Data segment:

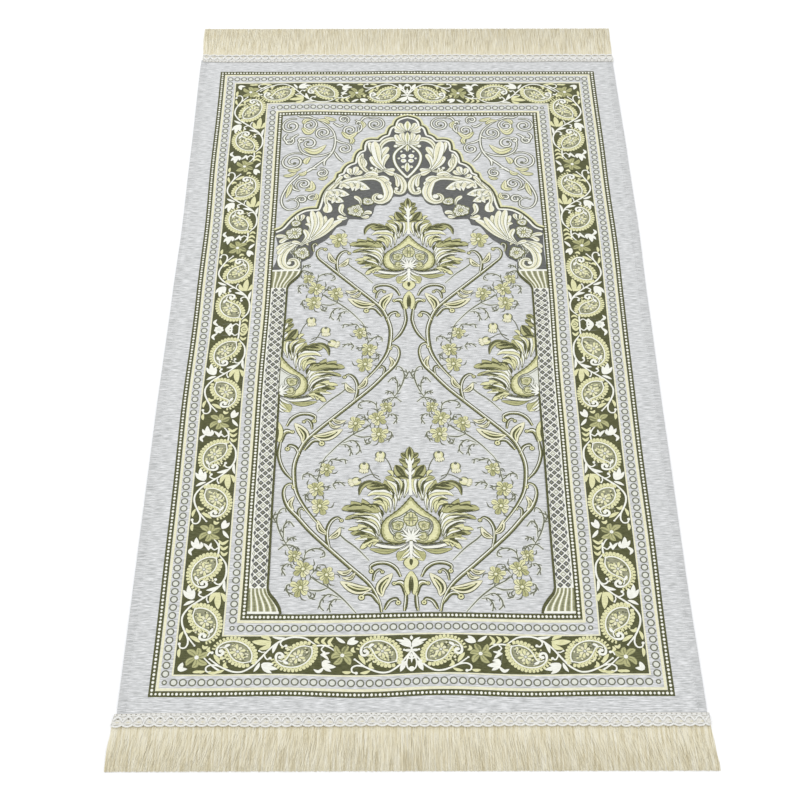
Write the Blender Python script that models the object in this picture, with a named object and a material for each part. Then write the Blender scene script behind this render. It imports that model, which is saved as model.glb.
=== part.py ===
"""Prayer rug: a flat woven cloth with a hem down each long side, and at each end a fringe sewn on under
a gimp heading of two wavy cords. Metres, +Z up. X runs across the rug and +Y towards the end that the
woven niche points to. The rug lies face up on z = 0, with the middle of its bounding box at x = 0, y = 0."""

import math
import random

import bmesh
import bpy

# The cloth: its cut width, and the length that shows between the two headings.
CLOTH_WIDTH = 0.650
SHOWN_LENGTH = 1.100
UNDER_HEADING = 0.006
CLOTH_THICKNESS = 0.0022
HEM_WIDTH = 0.010
HEM_RISE = 0.0010
HEM_STEP = 0.0010
GAP = 0.0003

# The gimp heading, laid on the cloth's end and over the fringe's roots.
HEADING_WIDTH = 0.018
HEADING_HEIGHT = 0.0024
HEADING_EDGE_HEIGHT = 0.0010
HEADING_VALLEY_HEIGHT = 0.0016
SCALLOP_PITCH = 0.012
SCALLOP_DEPTH = 0.0015
CORD_INSET = 0.0042

# The fringe: locks of yarn whose roots are fused into a narrow strip past the cloth's end.
LOCKS_PER_END = 104
STRIP_DEPTH = 0.0042
STRIP_HEIGHT = 0.0019
LOCK_SHARE = 0.76
LOCK_TIP_WIDTH = 0.0020
LOCK_TIP_HEIGHT = 0.0009
LOCK_TOP_SHARE = 0.6
LOCK_STEPS = 3
COMB_WAVES = 5.0
COMB_SWAY = 0.0022
LOCK_SHORTEST = 0.955
YARN_SEED = 11

# Each end's trimming: which way it points, where its heading starts and stops across the rug, how far the
# skirt of the fringe shows past the heading, and how much it spreads sideways at its tips, left and right.
ENDS = (
    {"name": "near", "sign": -1, "left": -0.331, "right": 0.328, "skirt": 0.049, "splay": (0.000, 0.003)},
    {"name": "far", "sign": 1, "left": -0.325, "right": 0.327, "skirt": 0.068, "splay": (0.001, 0.000)},
)

# How far each long edge strays from straight, to +X, at stations along the rug.
EDGE_STRAY = (
    {"y": -0.556, "left": 0.0000, "right": 0.0000},
    {"y": -0.400, "left": 0.0002, "right": -0.0014},
    {"y": -0.150, "left": 0.0004, "right": -0.0006},
    {"y": 0.060, "left": 0.0020, "right": 0.0008},
    {"y": 0.190, "left": 0.0034, "right": 0.0025},
    {"y": 0.330, "left": 0.0022, "right": 0.0018},
    {"y": 0.556, "left": 0.0000, "right": 0.0000},
)

# Low swells where the cloth doesn't lie quite flat: centre, reach along X and Y, and height.
SWELLS = (
    {"x": 0.030, "y": -0.440, "reach_x": 0.170, "reach_y": 0.105, "height": 0.0032},
    {"x": -0.150, "y": 0.450, "reach_x": 0.130, "reach_y": 0.095, "height": 0.0028},
    {"x": 0.180, "y": 0.180, "reach_x": 0.130, "reach_y": 0.160, "height": 0.0026},
    {"x": -0.180, "y": 0.120, "reach_x": 0.130, "reach_y": 0.170, "height": 0.0024},
    {"x": 0.050, "y": -0.130, "reach_x": 0.190, "reach_y": 0.150, "height": 0.0020},
)
CLOTH_CELLS_ACROSS = 18
CLOTH_CELLS_ALONG = 28

HALF_SHOWN = SHOWN_LENGTH / 2
CLOTH_END = HALF_SHOWN + UNDER_HEADING
HEADING_END = HALF_SHOWN + HEADING_WIDTH
REACH = {end["name"]: HEADING_END + end["skirt"] for end in ENDS}
CLOTH_CENTRE_Y = (REACH["near"] - REACH["far"]) / 2


def smooth(t):
    """0 to 1 with level ends."""
    t = min(max(t, 0.0), 1.0)
    return t * t * (3 - 2 * t)


def stray(y, side):
    """How far the edge on that side strays to +X at y, read smoothly from EDGE_STRAY."""
    for low, high in zip(EDGE_STRAY, EDGE_STRAY[1:]):
        if y <= high["y"]:
            t = smooth((y - low["y"]) / (high["y"] - low["y"]))
            return low[side] * (1 - t) + high[side] * t
    return EDGE_STRAY[-1][side]


def lift(x, y):
    """Height of the cloth's underside above the floor."""
    total = 0.0
    for swell in SWELLS:
        r = math.hypot((x - swell["x"]) / swell["reach_x"], (y - swell["y"]) / swell["reach_y"])
        total += swell["height"] * smooth(1 - r)
    return total


def material(name, colour, roughness):
    made = bpy.data.materials.new(name)
    made.use_nodes = True
    shader = made.node_tree.nodes["Principled BSDF"]
    shader.inputs["Base Color"].default_value = (*colour, 1)
    shader.inputs["Roughness"].default_value = roughness
    shader.inputs["Metallic"].default_value = 0
    return made


def placed(name, mesh, parent, finish):
    """A mesh as an object of the rug."""
    mesh.materials.append(finish)
    made = bpy.data.objects.new(name, mesh)
    bpy.context.scene.collection.objects.link(made)
    made.parent = parent
    return made


def mesh_of(name, points, faces):
    """A closed mesh from points and faces, with its normals outwards."""
    made = bmesh.new()
    vertices = [made.verts.new(point) for point in points]
    for face in faces:
        made.faces.new([vertices[i] for i in face])
    bmesh.ops.recalc_face_normals(made, faces=made.faces)
    mesh = bpy.data.meshes.new(name)
    made.to_mesh(mesh)
    made.free()
    return mesh


def cloth_columns():
    """Places across the cloth, and how much of the hem's rise each has."""
    half = CLOTH_WIDTH / 2
    inner = half - HEM_WIDTH - HEM_STEP
    between = [inner * (2 * i / CLOTH_CELLS_ACROSS - 1) for i in range(CLOTH_CELLS_ACROSS + 1)]
    left = [(-half, 1), (-half + HEM_WIDTH, 1)]
    right = [(half - HEM_WIDTH, 1), (half, 1)]
    return left + [(x, 0) for x in between] + right


def cloth_rows():
    """Places along the cloth, and how much of the hem's rise each has: the heading presses the hem flat."""
    pressed = HALF_SHOWN - 0.001
    risen = pressed - HEM_STEP
    between = [risen * (2 * i / CLOTH_CELLS_ALONG - 1) for i in range(CLOTH_CELLS_ALONG + 1)]
    near = [(-CLOTH_END, 0), (-pressed, 0)]
    far = [(pressed, 0), (CLOTH_END, 0)]
    return near + [(y, 1) for y in between] + far


def cloth_mesh():
    """The cloth as one thin sheet, with its uneven long edges, hems and swells."""
    columns, rows = cloth_columns(), cloth_rows()
    points = []
    for top in (0, 1):
        for y, free in rows:
            for x, hemmed in columns:
                side = "left" if x < 0 else "right"
                pull = abs(x) / (CLOTH_WIDTH / 2)
                z = lift(x, y) + top * (CLOTH_THICKNESS + HEM_RISE * hemmed * free)
                points.append((x + stray(y, side) * pull, y, z))
    wide, long = len(columns), len(rows)

    def at(i, j, top):
        return (top * long + j) * wide + i

    faces = []
    for j in range(long - 1):
        for i in range(wide - 1):
            for top in (0, 1):
                faces.append([at(i, j, top), at(i + 1, j, top), at(i + 1, j + 1, top), at(i, j + 1, top)])
    for i in range(wide - 1):
        for j in (0, long - 1):
            faces.append([at(i, j, 0), at(i + 1, j, 0), at(i + 1, j, 1), at(i, j, 1)])
    for j in range(long - 1):
        for i in (0, wide - 1):
            faces.append([at(i, j, 0), at(i, j + 1, 0), at(i, j + 1, 1), at(i, j, 1)])
    return mesh_of("rug_cloth", points, faces)


def heading_mesh(end):
    """A gimp heading: a flat band with a wavy cord raised along each edge, the waves mirroring each other."""
    base = CLOTH_THICKNESS + GAP
    middle = HALF_SHOWN + HEADING_WIDTH / 2
    half = HEADING_WIDTH / 2
    quarters = round((end["right"] - end["left"]) / SCALLOP_PITCH * 4)
    step = (end["right"] - end["left"]) / quarters
    points = []
    for k in range(quarters + 1):
        x = end["left"] + k * step
        wave = SCALLOP_DEPTH * (1 if k % 4 in (0, 1) else -1)
        edge = half - SCALLOP_DEPTH + wave
        ridge = half - CORD_INSET + wave
        section = (
            (-edge, 0),
            (-edge, HEADING_EDGE_HEIGHT),
            (-ridge, HEADING_HEIGHT),
            (0, HEADING_VALLEY_HEIGHT),
            (ridge, HEADING_HEIGHT),
            (edge, HEADING_EDGE_HEIGHT),
            (edge, 0),
        )
        points += [(x, end["sign"] * (middle + across), base + height) for across, height in section]
    round_it = len(section)
    faces = []
    for k in range(quarters):
        for i in range(round_it):
            after = (i + 1) % round_it
            a, b = k * round_it, (k + 1) * round_it
            faces.append([a + i, a + after, b + after, b + i])
    faces.append(list(range(round_it)))
    faces.append([quarters * round_it + i for i in range(round_it)])
    return mesh_of("heading_" + end["name"], points, faces)


def lock_sections(end, index, yarn):
    """The sections of one lock from its root out to its tip: two bottom and two top corners at each."""
    span = end["right"] - end["left"]
    root_width = span * LOCK_SHARE / LOCKS_PER_END
    pitch = (span - root_width) / (LOCKS_PER_END - 1)
    left = end["left"] + index * pitch
    root_x = left + root_width / 2
    root_y = CLOTH_END + GAP + STRIP_DEPTH
    share = index / (LOCKS_PER_END - 1)
    splay = -end["splay"][0] * (1 - share) + end["splay"][1] * share
    sway = COMB_SWAY * math.sin(2 * math.pi * COMB_WAVES * share) * math.sin(math.pi * share)
    longest = index % 7 == 0 or index == LOCKS_PER_END - 1
    length = (REACH[end["name"]] - root_y) * (1 if longest else yarn.uniform(LOCK_SHORTEST, 1))
    sections = []
    for step in range(1, LOCK_STEPS + 1):
        t = step / LOCK_STEPS
        width = root_width * (1 - t) + LOCK_TIP_WIDTH * t
        height = STRIP_HEIGHT * (1 - t) + LOCK_TIP_HEIGHT * t
        # The outermost locks keep their outer side on the fringe's own edge.
        if index == 0:
            x = left + splay * t + width / 2
        elif index == LOCKS_PER_END - 1:
            x = left + root_width + splay * t - width / 2
        else:
            x = root_x + splay * t + sway * smooth(t)
        y = end["sign"] * (root_y + length * t)
        top = width * LOCK_TOP_SHARE
        sections.append(
            [(x - width / 2, y, 0), (x + width / 2, y, 0), (x + top / 2, y, height), (x - top / 2, y, height)]
        )
    return left, left + root_width, sections


def box_end(left, right, y):
    """The four corners of an upright face of the strip, between two places across the rug."""
    return [(left, y, 0), (right, y, 0), (right, y, STRIP_HEIGHT), (left, y, STRIP_HEIGHT)]


def fringe_mesh(end):
    """A comb of locks that lie on the floor, standing apart but for their roots in the strip."""
    yarn = random.Random(YARN_SEED + end["sign"])
    back_y = end["sign"] * (CLOTH_END + GAP)
    front_y = end["sign"] * (CLOTH_END + GAP + STRIP_DEPTH)
    points, faces = [], []
    roots = []
    for index in range(LOCKS_PER_END):
        left, right, sections = lock_sections(end, index, yarn)
        first = len(points)
        points += box_end(left, right, front_y)
        for section in sections:
            points += section
        for step in range(LOCK_STEPS):
            a, b = first + 4 * step, first + 4 * (step + 1)
            for i in range(4):
                after = (i + 1) % 4
                faces.append([a + i, a + after, b + after, b + i])
        tip = first + 4 * LOCK_STEPS
        faces.append([tip, tip + 1, tip + 2, tip + 3])
        roots.append(first)
    for this, following in zip(roots, roots[1:]):
        faces.append([this + 1, following, following + 3, this + 2])
    back = len(points)
    first_x = points[roots[0]][0]
    last_x = points[roots[-1] + 1][0]
    points += box_end(first_x, last_x, back_y)
    faces.append([back, back + 1, back + 2, back + 3])
    faces.append([back, back + 3, roots[0] + 3, roots[0]])
    faces.append([back + 1, back + 2, roots[-1] + 2, roots[-1] + 1])
    faces.append([back, back + 1] + [i for root in reversed(roots) for i in (root + 1, root)])
    faces.append([back + 3, back + 2] + [i for root in reversed(roots) for i in (root + 2, root + 3)])
    return mesh_of("fringe_" + end["name"], points, faces)


for old in list(bpy.data.objects):
    bpy.data.objects.remove(old)

rug = bpy.data.objects.new("rug", None)
rug.location = (0, CLOTH_CENTRE_Y, 0)
bpy.context.scene.collection.objects.link(rug)

woven = material("silver_jacquard", (0.62, 0.64, 0.66), 0.75)
gimp = material("ivory_gimp", (0.80, 0.79, 0.74), 0.7)
yarn_finish = material("cream_fringe", (0.70, 0.63, 0.46), 0.65)

placed("rug_cloth", cloth_mesh(), rug, woven)
for end in ENDS:
    placed("heading_" + end["name"], heading_mesh(end), rug, gimp)
    placed("fringe_" + end["name"], fringe_mesh(end), rug, yarn_finish)
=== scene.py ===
"""A prayer rug of silver jacquard, laid out face up on a pale floor.

The woven design is measured in millimetres from the middle of the cloth: x across, y towards the end that
the niche points to. on_cloth() turns such a point into the frame's metres, up on the cloth's own swells.
"""

import math
import random

import bpy
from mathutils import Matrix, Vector, geometry


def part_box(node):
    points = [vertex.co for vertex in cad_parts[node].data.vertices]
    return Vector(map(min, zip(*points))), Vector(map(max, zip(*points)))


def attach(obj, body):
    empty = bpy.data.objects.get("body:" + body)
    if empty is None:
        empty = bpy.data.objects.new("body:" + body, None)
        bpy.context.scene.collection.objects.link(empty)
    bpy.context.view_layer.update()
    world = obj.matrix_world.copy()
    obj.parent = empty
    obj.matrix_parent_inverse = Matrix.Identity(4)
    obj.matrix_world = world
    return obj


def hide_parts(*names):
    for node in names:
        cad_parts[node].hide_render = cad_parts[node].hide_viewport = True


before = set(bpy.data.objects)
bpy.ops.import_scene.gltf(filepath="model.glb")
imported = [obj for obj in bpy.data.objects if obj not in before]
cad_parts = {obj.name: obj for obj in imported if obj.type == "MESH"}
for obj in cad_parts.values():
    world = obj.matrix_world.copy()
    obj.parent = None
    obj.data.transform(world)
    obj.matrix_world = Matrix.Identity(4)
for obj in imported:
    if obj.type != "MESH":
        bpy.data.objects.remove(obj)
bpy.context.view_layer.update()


# ---- Cloth -------------------------------------------------------------------------------------------
# One panel of jacquard with a silver-grey ground, woven in one piece with its figure. The two long edges are
# turned under and hemmed, and the hem band is painted a little darker as painted shade. The ends are raw, and
# lie under the headings.

MM = 0.001
CLOTH_WIDE = 650.0
SHOWN_LONG = 1100.0
UNDER_HEADING = 6.0
CLOTH_THICK = 2.2
HEM_WIDE = 10.0
HEM_RISE = 0.9
HEM_SLOPE = 2.5
EDGE_ROUND = 0.8
HEM_PRESSED = 4.0
CLOTH_CELL = 7.5
WEFT_PITCH = 0.0007
WARP_PITCH = 0.0009
SILVER = (0.602, 0.608, 0.603)
SILVER_SHADE = (0.400, 0.406, 0.400)
SILVER_SLUB = (0.850, 0.850, 0.850)
SILVER_CAST = {"contrast": 1.15, "slub_length": 0.012, "slub_width": 0.0012}
# Painted shade: how much darker the hem band is painted than the silver ground.
HEM_PAINTED_SHADE = 0.93
BAKE_MARGIN = 0.01

cloth_low, cloth_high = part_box("rug_cloth")
CLOTH_MIDDLE_Y = (cloth_low[1] + cloth_high[1]) / 2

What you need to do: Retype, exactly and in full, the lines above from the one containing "cloth_mesh(), rug, woven)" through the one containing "cad_parts[node].hide_render = cad_parts[node].hide_viewport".

Exercise answer:
placed("rug_cloth", cloth_mesh(), rug, woven)
for end in ENDS:
    placed("heading_" + end["name"], heading_mesh(end), rug, gimp)
    placed("fringe_" + end["name"], fringe_mesh(end), rug, yarn_finish)
=== scene.py ===
"""A prayer rug of silver jacquard, laid out face up on a pale floor.

The woven design is measured in millimetres from the middle of the cloth: x across, y towards the end that
the niche points to. on_cloth() turns such a point into the frame's metres, up on the cloth's own swells.
"""

import math
import random

import bpy
from mathutils import Matrix, Vector, geometry


def part_box(node):
    points = [vertex.co for vertex in cad_parts[node].data.vertices]
    return Vector(map(min, zip(*points))), Vector(map(max, zip(*points)))


def attach(obj, body):
    empty = bpy.data.objects.get("body:" + body)
    if empty is None:
        empty = bpy.data.objects.new("body:" + body, None)
        bpy.context.scene.collection.objects.link(empty)
    bpy.context.view_layer.update()
    world = obj.matrix_world.copy()
    obj.parent = empty
    obj.matrix_parent_inverse = Matrix.Identity(4)
    obj.matrix_world = world
    return obj


def hide_parts(*names):
    for node in names:
        cad_parts[node].hide_render = cad_parts[node].hide_viewport = True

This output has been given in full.